Plus-values de cession. L’article 13 concerne les plus-values de cession de titres de sociétés à prépondérance immobilière. Pas de surprise : « Il reprend de manière assez proche l’ancienne convention, mais avec une précision sur la période durant laquelle la prépondérance immobilière est appréciée », indique Sophie Borenstein. Il est désomais établi que sont imposables dans l’un des deux États les plus-values tirées de l’aliénation d’actions, de parts ou d’autres droits dans une société, une fiducie ou toute autre institution ou entité « si, à tout moment au cours des 365 jours qui précèdent l’aliénation, ces actions, parts ou autres droits tirent plus de 50 % de leur valeur, directement ou indirectement, de biens immobiliers ». De telle manière qu’« entrent dans le champ de la prépondérance immobilière des sociétés qui ne voulaient pas forcément y entrer, par exemple lorsqu’une société a cédé l’intégralité de ses actifs immobiliers français (seuil supérieur à 50 %) dans les 365 jours précédant la cession de ses propres titres », précise l’avocate.
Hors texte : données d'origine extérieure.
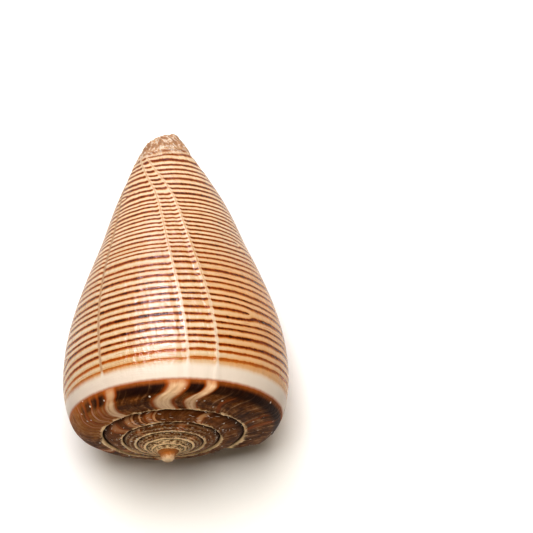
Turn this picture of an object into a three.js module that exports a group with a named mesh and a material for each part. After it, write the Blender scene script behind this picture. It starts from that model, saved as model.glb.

Impôt sur la fortune immobilière (IFI). L’article 21 de la nouvelle convention, rédigé dans les mêmes termes que la convention actuelle, renvoie à la fortune immobilière définie à l’article 6 de la convention, qui vise les revenus immobiliers. « Il concerne les biens immeubles ainsi que les sociétés immobilières, mais il ne comprend pas, par exemple, le crédit-bail immobilier, explique Églantine Lioret. Alors que l’IFI taxe le crédit-bail immobilier, la convention permettra donc à certains investisseurs de sortir de l’IFI au titre de leurs crédits-baux en France. Pour une personne physique résidente du Luxembourg, cela pourrait être intéressant. » Sur ce point, la mesure avantage plus particulièrement le résident luxembourgeois, qui « ne sera soumis à l’IFI qu’au titre des biens immobiliers situés en France dont il détient la propriété. Mais il ne sera pas imposable au titre de l’immobilier détenu indirectement, via des sociétés, à prépondérance immobilière ou non », note Pierre Appremont.
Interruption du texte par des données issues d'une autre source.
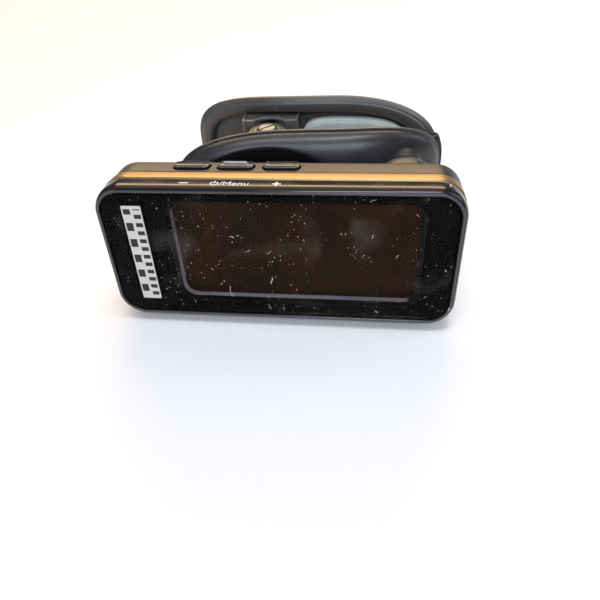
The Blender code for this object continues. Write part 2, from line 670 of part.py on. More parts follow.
def stud_seat(cover, ball_frame):
    """Round seat on the front cover where the ball stud turns, drilled for its screw."""
    back_axis = (-math.pi / 2, 0, 0)
    start = STUD_LENGTH + GAP
    seat = turned(
        "stud_seat", [(0, start + SEAT_DEPTH), (4.9, start + SEAT_DEPTH), (4.4, start), (0, start)], None, ball_frame,
        (0, 0, 0), back_axis, cutter=True,
    )
    combine(cover, seat, "UNION")
    floor = start + SEAT_FLOOR
    profile = [(0, start + 8.0), (2.3, start + 8.0), (2.3, floor), (1.15, floor), (1.15, start - 1.0)]
    bore = turned(
        "screw_bore", profile + [(0, start - 1.0)], None, ball_frame, (0, 0, 0), back_axis, cutter=True, steps=16
    )
    combine(cover, bore)


def clip_unit(clip, ball_frame):
    """Both jaws, the hinge and the spring."""
    for name, side in (("front", -1), ("rear", 1)):
        cover = jaw_cover(name + "_jaw_cover", side, clip)
        frame = jaw_frame(name + "_jaw_frame", side, clip)
        if side < 0:
            front_lugs(frame, clip)
            stud_seat(cover, ball_frame)
        else:
            rear_lugs(frame, clip)
        pocket(frame, side, JAW_B - side * -7.0, clip)
        grip_pad(name + "_grip_pad", side, clip)
        tip_lip(name + "_tip_lip", side, clip)
    hinge(clip)
    torsion_spring(clip)


def build():
    """Place the three frames and make every piece in them."""
    display = empty("display_frame", (0, -CENTRE_Y, DISPLAY_RAISE), (-LEAN, 0, 0))
    cos, sin = math.cos(LEAN), math.sin(LEAN)
    ball = (
        BALL_X,
        BALL_Y * cos + BALL_Z * sin - CENTRE_Y,
        BALL_Z * cos - BALL_Y * sin + DISPLAY_RAISE,
    )
    ball_frame = empty("ball_frame", ball)
    clip = empty("clip_frame", (PIN_X, PIN_Y - CENTRE_Y, 0), (0, 0, math.radians(CLIP_YAW_DEG)))
    display_unit(display)
    ball_joint(display, ball_frame)
    clip_unit(clip, ball_frame)


build()
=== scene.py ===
"""Clip-on tuner: a display unit on a ball joint, held by a sprung clip with two dished jaws.

Every new piece is worked out on a grid in millimetres, in the frame of the unit that it belongs to, and
its place is put into its mesh.  The three frames are the display's (x across, y back from the face, z up
the face), the ball's (at its centre) and the clip's (x along the jaws from the hinge pin, z up).
"""

import json
import math

import bpy
import numpy as np
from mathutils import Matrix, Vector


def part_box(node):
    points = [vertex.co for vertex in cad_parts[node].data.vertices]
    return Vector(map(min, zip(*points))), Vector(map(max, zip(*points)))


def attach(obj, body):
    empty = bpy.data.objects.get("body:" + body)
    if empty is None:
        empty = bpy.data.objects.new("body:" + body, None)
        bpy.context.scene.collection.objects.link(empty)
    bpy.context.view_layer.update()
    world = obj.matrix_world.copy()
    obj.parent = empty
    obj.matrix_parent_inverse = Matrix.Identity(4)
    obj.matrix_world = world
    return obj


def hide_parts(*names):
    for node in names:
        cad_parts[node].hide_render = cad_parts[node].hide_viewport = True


bl_info = {
    "name": "Clip-on tuner",
    "version": (1, 0, 0),
    "blender": (4, 5, 0),
    "location": "View3D > Sidebar > Tuner",
    "description": "Builds a clip-on tuner's shells, display, ball joint and sprung clip with their finishes",
    "category": "Object",
}

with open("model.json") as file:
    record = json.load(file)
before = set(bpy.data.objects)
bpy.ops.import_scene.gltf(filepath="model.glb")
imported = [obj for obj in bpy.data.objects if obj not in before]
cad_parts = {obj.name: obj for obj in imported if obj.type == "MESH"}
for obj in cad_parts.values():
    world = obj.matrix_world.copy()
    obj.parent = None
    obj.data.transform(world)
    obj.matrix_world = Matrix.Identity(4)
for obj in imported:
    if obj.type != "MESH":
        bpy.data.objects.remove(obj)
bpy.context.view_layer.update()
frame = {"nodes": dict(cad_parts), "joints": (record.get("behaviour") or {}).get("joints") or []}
BALL = 1000.0 * np.array(next(j["pos_m"] for j in frame["joints"] if j["name"] == "ball_spin"))
PIN = 1000.0 * np.array(next(j["pos_m"] for j in frame["joints"] if j["name"] == "jaw_open"))

MM = 0.001
GAP = 0.3

# Display unit, in millimetres.
BEZEL_BACK, BAND_FRONT, BAND_BACK, REAR_FRONT = 4.9, 5.2, 9.0, 9.3
LIP_RISE, LIP_RUN = 1.1, 2.3
LENS_INSET, LENS_FRONT, LENS_THICK, REAR_ROUND, WALL = 1.75, 0.25, 1.2, 2.0, 1.5
WINDOW_X, WINDOW_Z, WINDOW_R = 4.0, 18.4, 3.0
BUTTON_X = {"minus": -21.4, "menu": -10.6, "plus": 0.4}
BUTTON_Y, BUTTON_PROUD, CAP_ROUND = 12.3, 0.8, 0.42
RIDGE, DISH = 0.5, 0.3
CELL_X, CELL_Z, DOOR_R, DOOR_T = -14.0, 17.5, 12.0, 1.5
SCREW_PLACES = ((-37.5, 6.0), (-37.5, 30.5), (38.0, 6.0), (14.5, 31.0))
DISPLAY_Y, DISPLAY_Z = -31.84, 2.0375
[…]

Clauses anti-abus. Enfin, la nouvelle convention est assortie de nouveaux dispositifs anti-abus. Ainsi, il est notable qu’elle n’entend pas « créer de possibilités de non-imposition ou d’imposition réduite par l’évasion ou la fraude fiscales », est-il inscrit en préambule. « Un standard prévu par la Convention multilatérale OCDE signée en juin dernier par la France et le Luxembourg, et érigée en standard minimum obligatoire », rappelle Émilie Lecomte, avocat senior chez August Debouzy.
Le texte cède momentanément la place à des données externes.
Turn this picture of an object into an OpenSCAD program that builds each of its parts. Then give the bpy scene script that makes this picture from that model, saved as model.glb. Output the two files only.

Par ailleurs, les articles 10 et 11, relatifs aux dividendes et aux intérêts, font désormais référence à la « notion de “bénéficiaire effectif” [beneficial owner], insérée dans les conventions récentes conformes au modèle OCDE et contribuant à éviter les cas de treaty shopping au profit, notamment, de résidents d’États tiers ».

Autre exemple avec l’article 28, sur le refus d’octroi des avantages conventionnels, qui est « une reprise du Principal Purpose Test [PPT], prévu par la convention modèle OCDE de 2017 et par la Convention multilatérale signée en 2017, pour faire obstacle aux cas de treaty shopping, identifiés par l’OCDE et la France comme étant une des priorités majeures », ajoute l’avocate. Également considérée comme un standard minimum, elle « est potentiellement dangereuse pour les contribuables, car c’est un filet de sécurité, souligne Émilie Lecomte. Cette clause pourrait en effet permettre à l’administration fiscale de remettre en cause, de manière assez large, l’application de la convention à des structurations. Mais également à des conventions, en opposant aux contribuables le fait que l’“un des objets principaux” était l’obtention des avantages conventionnels (test “subjectif”), alors que la preuve contraire (test “objectif”) pourrait être difficile à apporter en pratique par les contribuables compte tenu des termes mêmes de ce nouvel article. » Enfin, le paragraphe 7 du protocole préserve le droit de la France d’appliquer les règles anti-abus de droit interne : notamment, les articles 209 B, 238 A et 123 bis du Code général des impôts.